> [EXERCISE TASK]:
Copy every line of the listing exactly.
======
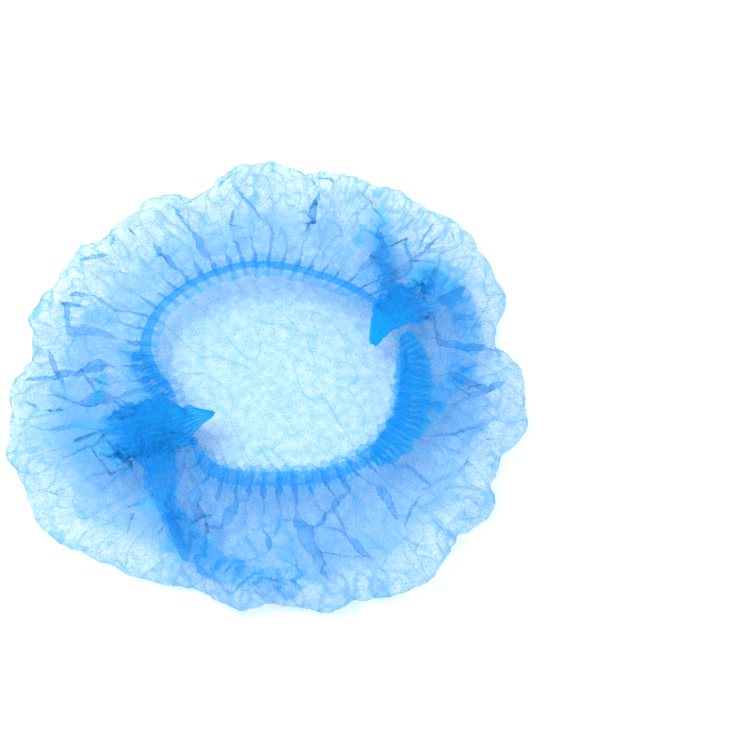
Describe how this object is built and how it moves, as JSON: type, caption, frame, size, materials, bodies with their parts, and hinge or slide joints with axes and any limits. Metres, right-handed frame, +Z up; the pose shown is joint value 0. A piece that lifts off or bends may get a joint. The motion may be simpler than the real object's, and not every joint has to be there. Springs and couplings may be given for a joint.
{
  "type": "disposable hairnet",
  "caption": "Pleated disposable bouffant cap of thin blue nonwoven, opened out and lying crown down, its elastic mouth gathered between two bunched ends.",
  "frame": {"origin": "under the middle of the cap, on the surface that the crown lies on", "axes": "+Z up out of the open mouth, +X towards the gathered end beside the mouth's right, +Y towards the far edge"},
  "size_m": [0.3701, 0.3641, 0.0504],
  "materials": {
    "cloth": "matte",
    "gathered_cloth": "matte",
    "elastic": "matte"
  },
  "bodies": {
    "root": {"cap_shell": "cloth", "far_elastic": "elastic", "near_elastic": "elastic", "left_gathered_end": "gathered_cloth", "right_gathered_end": "gathered_cloth"}
  },
  "joints": []
}
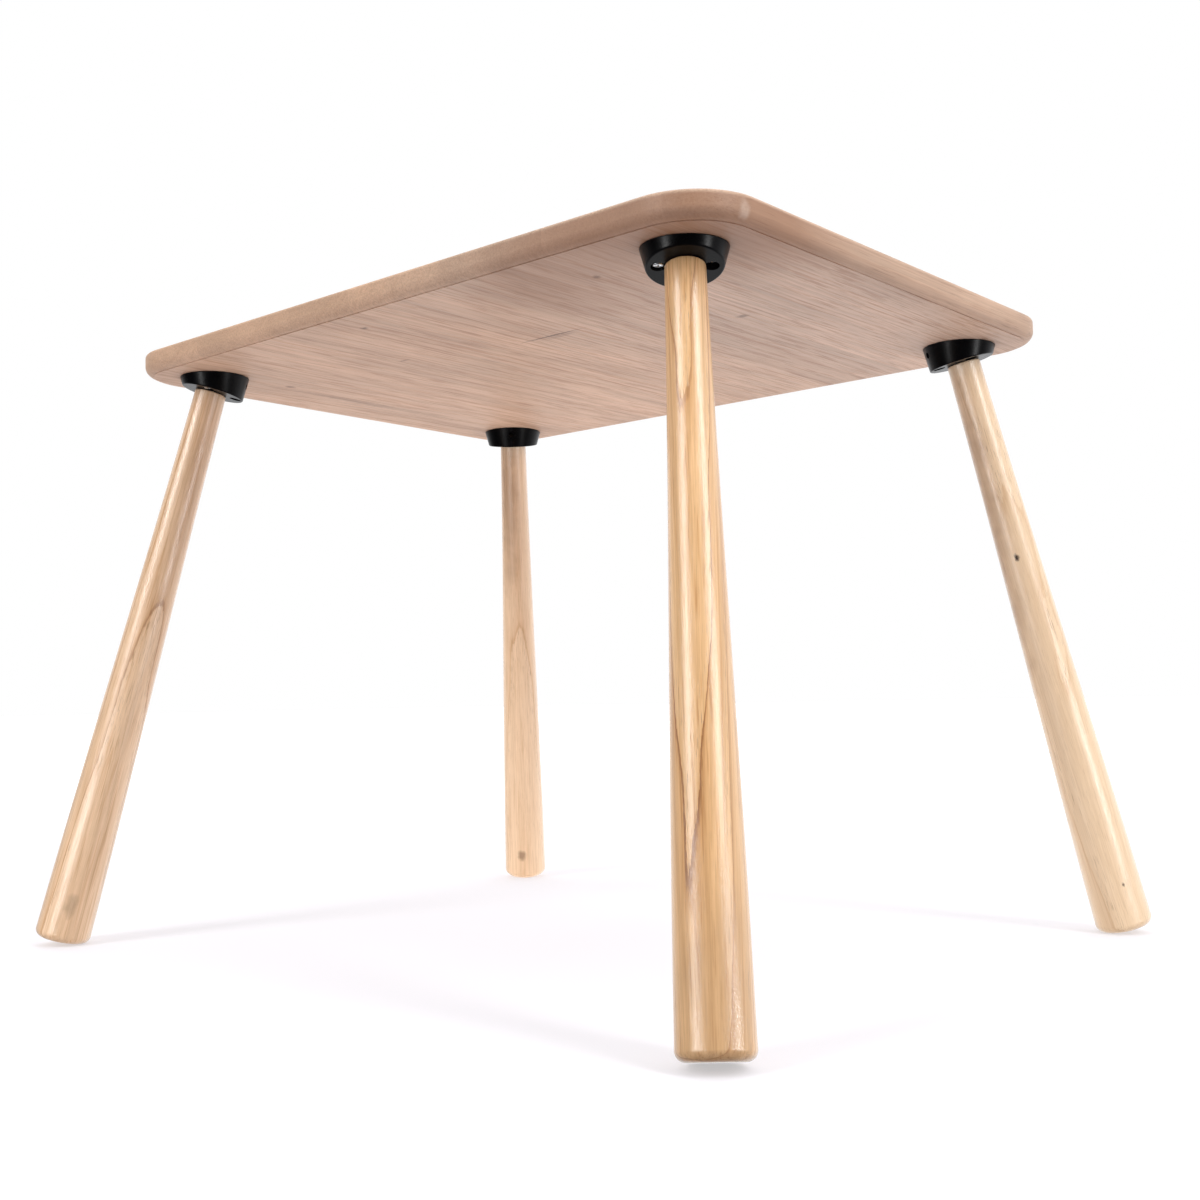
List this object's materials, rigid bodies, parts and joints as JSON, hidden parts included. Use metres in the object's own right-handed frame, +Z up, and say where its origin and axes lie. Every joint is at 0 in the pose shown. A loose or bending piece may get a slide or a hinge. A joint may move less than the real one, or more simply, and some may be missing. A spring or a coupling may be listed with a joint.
{
  "type": "children's table",
  "caption": "Low rectangular children's table: rounded wooden top on splayed tapered round legs that screw into black wedge-shaped plates.",
  "frame": {"origin": "on the floor, where the feet stand, under the middle of the top", "axes": "+X along the long side of the top, +Y along its short side, +Z up"},
  "size_m": [0.6838, 0.5646, 0.472],
  "materials": {
    "top_wood": "matt oiled, pinkish brown with a fine straight grain",
    "leg_wood": "clear satin lacquer on pale turned wood with brown growth lines",
    "plate_plastic": "black moulded plastic, semi-gloss",
    "screw_zinc": "bright zinc plate",
    "insert_brass": "machined",
    "bolt_steel": "zinc plate"
  },
  "bodies": {
    "table": {"tabletop": "top_wood", "leg_plate_front_right": "plate_plastic", "threaded_insert_front_right": "insert_brass", "plate_screw_inner_front_right": "screw_zinc", "plate_screw_left_front_right": "screw_zinc", "plate_screw_right_front_right": "screw_zinc", "leg_plate_front_left": "plate_plastic", "threaded_insert_front_left": "insert_brass", "plate_screw_inner_front_left": "screw_zinc", "plate_screw_left_front_left": "screw_zinc", "plate_screw_right_front_left": "screw_zinc", "leg_plate_back_right": "plate_plastic", "threaded_insert_back_right": "insert_brass", "plate_screw_inner_back_right": "screw_zinc", "plate_screw_left_back_right": "screw_zinc", "plate_screw_right_back_right": "screw_zinc", "leg_plate_back_left": "plate_plastic", "threaded_insert_back_left": "insert_brass", "plate_screw_inner_back_left": "screw_zinc", "plate_screw_left_back_left": "screw_zinc", "plate_screw_right_back_left": "screw_zinc"},
    "bolt_front_right": {"hanger_bolt_front_right": "bolt_steel"},
    "leg_front_right": {"leg_front_right": "leg_wood"},
    "bolt_front_left": {"hanger_bolt_front_left": "bolt_steel"},
    "leg_front_left": {"leg_front_left": "leg_wood"},
    "bolt_back_right": {"hanger_bolt_back_right": "bolt_steel"},
    "leg_back_right": {"leg_back_right": "leg_wood"},
    "bolt_back_left": {"hanger_bolt_back_left": "bolt_steel"},
    "leg_back_left": {"leg_back_left": "leg_wood"}
  },
  "joints": [
    {"name": "leg_travel_front_right", "type": "slide", "parent": "table", "child": "bolt_front_right", "axis": [0.1654, -0.1902, -0.9677], "range_m": [0, 0.01]},
    {"name": "leg_turn_front_right", "type": "hinge", "parent": "bolt_front_right", "child": "leg_front_right", "pos_m": [0.245, -0.174, 0.455], "axis": [0.1654, -0.1902, -0.9677], "range_deg": [0, 2880]},
    {"name": "leg_travel_front_left", "type": "slide", "parent": "table", "child": "bolt_front_left", "axis": [-0.1654, -0.1902, -0.9677], "range_m": [0, 0.01]},
    {"name": "leg_turn_front_left", "type": "hinge", "parent": "bolt_front_left", "child": "leg_front_left", "pos_m": [-0.245, -0.174, 0.455], "axis": [-0.1654, -0.1902, -0.9677], "range_deg": [0, 2880]},
    {"name": "leg_travel_back_right", "type": "slide", "parent": "table", "child": "bolt_back_right", "axis": [0.1654, 0.1902, -0.9677], "range_m": [0, 0.01]},
    {"name": "leg_turn_back_right", "type": "hinge", "parent": "bolt_back_right", "child": "leg_back_right", "pos_m": [0.245, 0.174, 0.455], "axis": [0.1654, 0.1902, -0.9677], "range_deg": [0, 2880]},
    {"name": "leg_travel_back_left", "type": "slide", "parent": "table", "child": "bolt_back_left", "axis": [-0.1654, 0.1902, -0.9677], "range_m": [0, 0.01]},
    {"name": "leg_turn_back_left", "type": "hinge", "parent": "bolt_back_left", "child": "leg_back_left", "pos_m": [-0.245, 0.174, 0.455], "axis": [-0.1654, 0.1902, -0.9677], "range_deg": [0, 2880]}
  ],
  "couplings": [
    {"joint": "leg_turn_front_right", "follows": "leg_travel_front_right", "rad_per_m": 5026.5},
    {"joint": "leg_turn_front_left", "follows": "leg_travel_front_left", "rad_per_m": 5026.5},
    {"joint": "leg_turn_back_right", "follows": "leg_travel_back_right", "rad_per_m": 5026.5},
    {"joint": "leg_turn_back_left", "follows": "leg_travel_back_left", "rad_per_m": 5026.5}
  ]
}
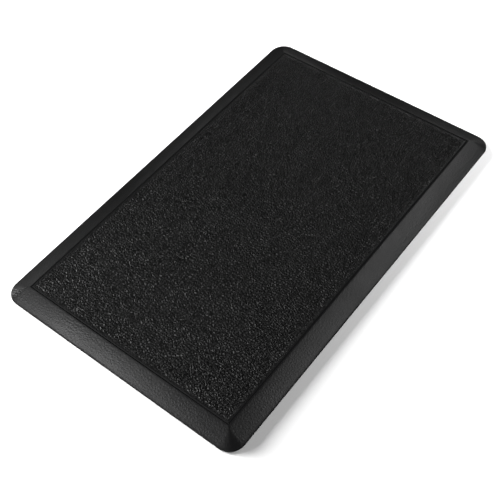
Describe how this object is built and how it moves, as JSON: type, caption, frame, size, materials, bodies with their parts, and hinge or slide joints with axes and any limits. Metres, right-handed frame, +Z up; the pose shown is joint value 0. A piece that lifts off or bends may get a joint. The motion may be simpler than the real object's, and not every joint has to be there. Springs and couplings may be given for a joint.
{
  "type": "anti-fatigue mat",
  "caption": "Rectangular cushioned standing mat with rounded corners, wide bevelled edges, a moulded groove round a grained field, and an anti-slip underside.",
  "frame": {"origin": "middle of the underside, on the floor", "axes": "+X across the mat, +Y along its length, +Z up out of the standing face"},
  "size_m": [0.508, 0.813, 0.016],
  "materials": {
    "skin": "satin",
    "soft_foam": "matte",
    "firm_foam": "matte",
    "base": "matte"
  },
  "bodies": {
    "root": {"top_skin": "skin", "cushion_foam": "soft_foam", "support_foam": "firm_foam", "base_sheet": "base"}
  },
  "joints": []
}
======
> [COMPLETED EXERCISE]:
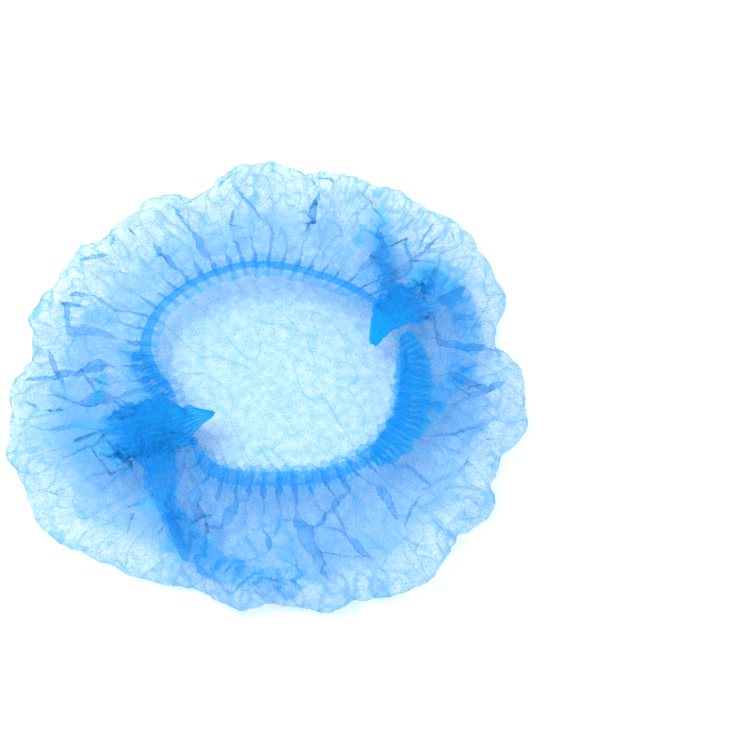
Describe how this object is built and how it moves, as JSON: type, caption, frame, size, materials, bodies with their parts, and hinge or slide joints with axes and any limits. Metres, right-handed frame, +Z up; the pose shown is joint value 0. A piece that lifts off or bends may get a joint. The motion may be simpler than the real object's, and not every joint has to be there. Springs and couplings may be given for a joint.
{
  "type": "disposable hairnet",
  "caption": "Pleated disposable bouffant cap of thin blue nonwoven, opened out and lying crown down, its elastic mouth gathered between two bunched ends.",
  "frame": {"origin": "under the middle of the cap, on the surface that the crown lies on", "axes": "+Z up out of the open mouth, +X towards the gathered end beside the mouth's right, +Y towards the far edge"},
  "size_m": [0.3701, 0.3641, 0.0504],
  "materials": {
    "cloth": "matte",
    "gathered_cloth": "matte",
    "elastic": "matte"
  },
  "bodies": {
    "root": {"cap_shell": "cloth", "far_elastic": "elastic", "near_elastic": "elastic", "left_gathered_end": "gathered_cloth", "right_gathered_end": "gathered_cloth"}
  },
  "joints": []
}
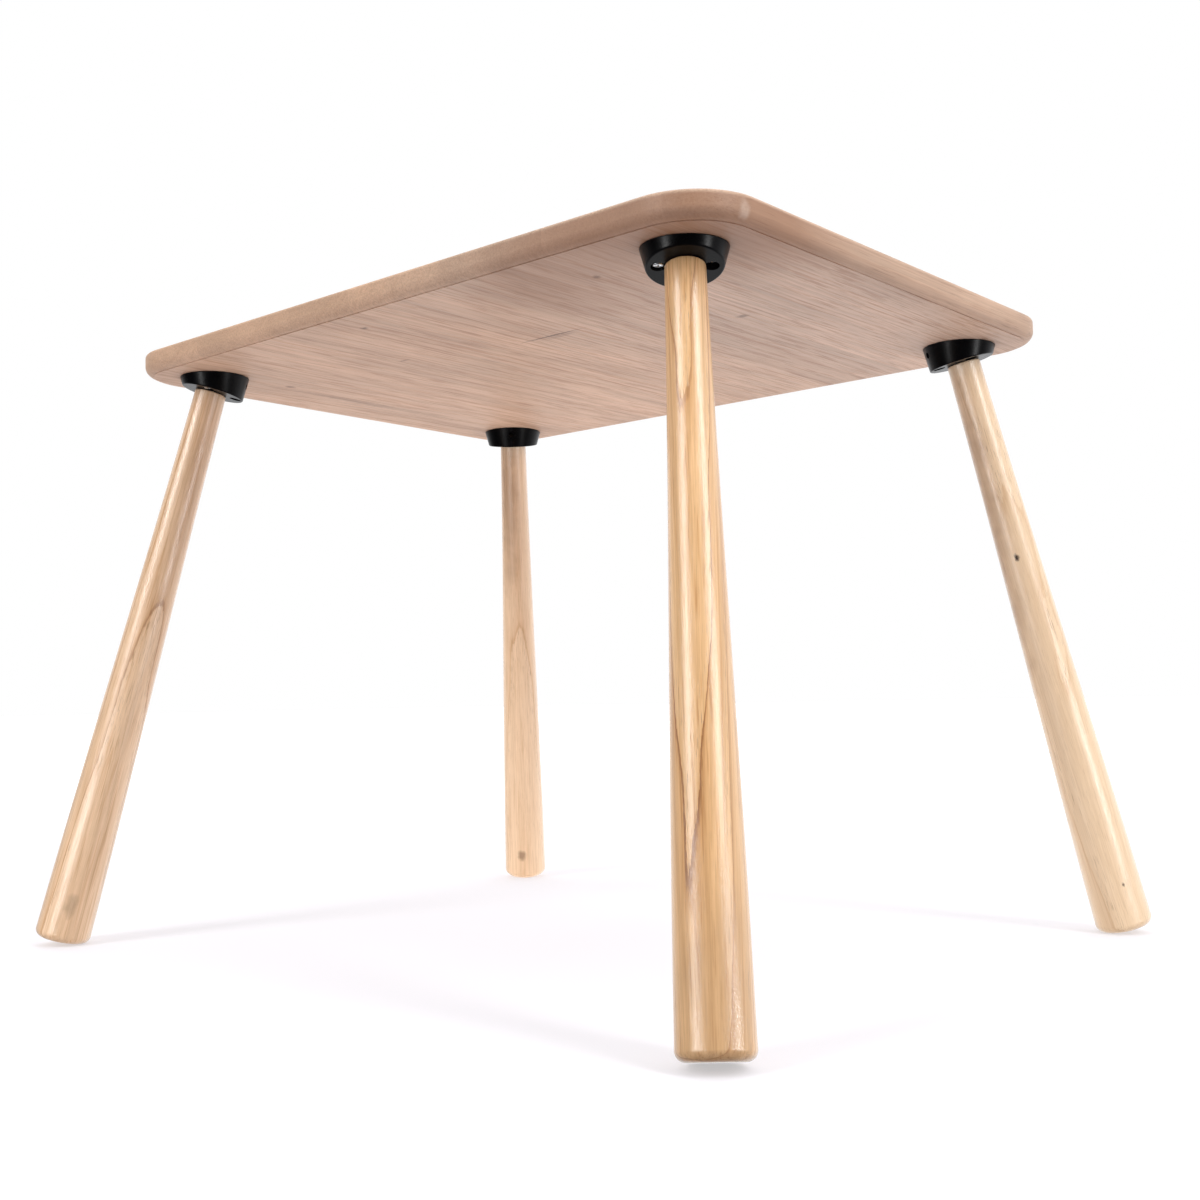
List this object's materials, rigid bodies, parts and joints as JSON, hidden parts included. Use metres in the object's own right-handed frame, +Z up, and say where its origin and axes lie. Every joint is at 0 in the pose shown. A loose or bending piece may get a slide or a hinge. A joint may move less than the real one, or more simply, and some may be missing. A spring or a coupling may be listed with a joint.
{
  "type": "children's table",
  "caption": "Low rectangular children's table: rounded wooden top on splayed tapered round legs that screw into black wedge-shaped plates.",
  "frame": {"origin": "on the floor, where the feet stand, under the middle of the top", "axes": "+X along the long side of the top, +Y along its short side, +Z up"},
  "size_m": [0.6838, 0.5646, 0.472],
  "materials": {
    "top_wood": "matt oiled, pinkish brown with a fine straight grain",
    "leg_wood": "clear satin lacquer on pale turned wood with brown growth lines",
    "plate_plastic": "black moulded plastic, semi-gloss",
    "screw_zinc": "bright zinc plate",
    "insert_brass": "machined",
    "bolt_steel": "zinc plate"
  },
  "bodies": {
    "table": {"tabletop": "top_wood", "leg_plate_front_right": "plate_plastic", "threaded_insert_front_right": "insert_brass", "plate_screw_inner_front_right": "screw_zinc", "plate_screw_left_front_right": "screw_zinc", "plate_screw_right_front_right": "screw_zinc", "leg_plate_front_left": "plate_plastic", "threaded_insert_front_left": "insert_brass", "plate_screw_inner_front_left": "screw_zinc", "plate_screw_left_front_left": "screw_zinc", "plate_screw_right_front_left": "screw_zinc", "leg_plate_back_right": "plate_plastic", "threaded_insert_back_right": "insert_brass", "plate_screw_inner_back_right": "screw_zinc", "plate_screw_left_back_right": "screw_zinc", "plate_screw_right_back_right": "screw_zinc", "leg_plate_back_left": "plate_plastic", "threaded_insert_back_left": "insert_brass", "plate_screw_inner_back_left": "screw_zinc", "plate_screw_left_back_left": "screw_zinc", "plate_screw_right_back_left": "screw_zinc"},
    "bolt_front_right": {"hanger_bolt_front_right": "bolt_steel"},
    "leg_front_right": {"leg_front_right": "leg_wood"},
    "bolt_front_left": {"hanger_bolt_front_left": "bolt_steel"},
    "leg_front_left": {"leg_front_left": "leg_wood"},
    "bolt_back_right": {"hanger_bolt_back_right": "bolt_steel"},
    "leg_back_right": {"leg_back_right": "leg_wood"},
    "bolt_back_left": {"hanger_bolt_back_left": "bolt_steel"},
    "leg_back_left": {"leg_back_left": "leg_wood"}
  },
  "joints": [
    {"name": "leg_travel_front_right", "type": "slide", "parent": "table", "child": "bolt_front_right", "axis": [0.1654, -0.1902, -0.9677], "range_m": [0, 0.01]},
    {"name": "leg_turn_front_right", "type": "hinge", "parent": "bolt_front_right", "child": "leg_front_right", "pos_m": [0.245, -0.174, 0.455], "axis": [0.1654, -0.1902, -0.9677], "range_deg": [0, 2880]},
    {"name": "leg_travel_front_left", "type": "slide", "parent": "table", "child": "bolt_front_left", "axis": [-0.1654, -0.1902, -0.9677], "range_m": [0, 0.01]},
    {"name": "leg_turn_front_left", "type": "hinge", "parent": "bolt_front_left", "child": "leg_front_left", "pos_m": [-0.245, -0.174, 0.455], "axis": [-0.1654, -0.1902, -0.9677], "range_deg": [0, 2880]},
    {"name": "leg_travel_back_right", "type": "slide", "parent": "table", "child": "bolt_back_right", "axis": [0.1654, 0.1902, -0.9677], "range_m": [0, 0.01]},
    {"name": "leg_turn_back_right", "type": "hinge", "parent": "bolt_back_right", "child": "leg_back_right", "pos_m": [0.245, 0.174, 0.455], "axis": [0.1654, 0.1902, -0.9677], "range_deg": [0, 2880]},
    {"name": "leg_travel_back_left", "type": "slide", "parent": "table", "child": "bolt_back_left", "axis": [-0.1654, 0.1902, -0.9677], "range_m": [0, 0.01]},
    {"name": "leg_turn_back_left", "type": "hinge", "parent": "bolt_back_left", "child": "leg_back_left", "pos_m": [-0.245, 0.174, 0.455], "axis": [-0.1654, 0.1902, -0.9677], "range_deg": [0, 2880]}
  ],
  "couplings": [
    {"joint": "leg_turn_front_right", "follows": "leg_travel_front_right", "rad_per_m": 5026.5},
    {"joint": "leg_turn_front_left", "follows": "leg_travel_front_left", "rad_per_m": 5026.5},
    {"joint": "leg_turn_back_right", "follows": "leg_travel_back_right", "rad_per_m": 5026.5},
    {"joint": "leg_turn_back_left", "follows": "leg_travel_back_left", "rad_per_m": 5026.5}
  ]
}
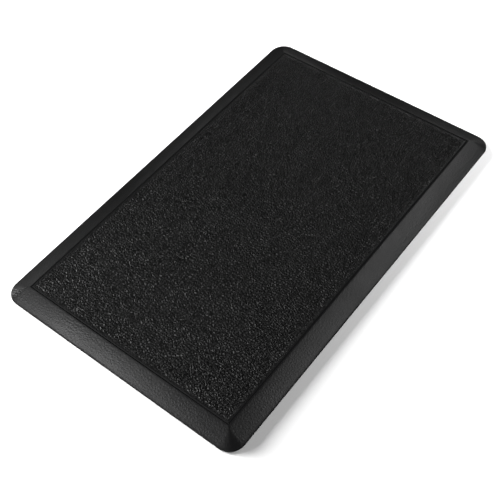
Describe how this object is built and how it moves, as JSON: type, caption, frame, size, materials, bodies with their parts, and hinge or slide joints with axes and any limits. Metres, right-handed frame, +Z up; the pose shown is joint value 0. A piece that lifts off or bends may get a joint. The motion may be simpler than the real object's, and not every joint has to be there. Springs and couplings may be given for a joint.
{
  "type": "anti-fatigue mat",
  "caption": "Rectangular cushioned standing mat with rounded corners, wide bevelled edges, a moulded groove round a grained field, and an anti-slip underside.",
  "frame": {"origin": "middle of the underside, on the floor", "axes": "+X across the mat, +Y along its length, +Z up out of the standing face"},
  "size_m": [0.508, 0.813, 0.016],
  "materials": {
    "skin": "satin",
    "soft_foam": "matte",
    "firm_foam": "matte",
    "base": "matte"
  },
  "bodies": {
    "root": {"top_skin": "skin", "cushion_foam": "soft_foam", "support_foam": "firm_foam", "base_sheet": "base"}
  },
  "joints": []
}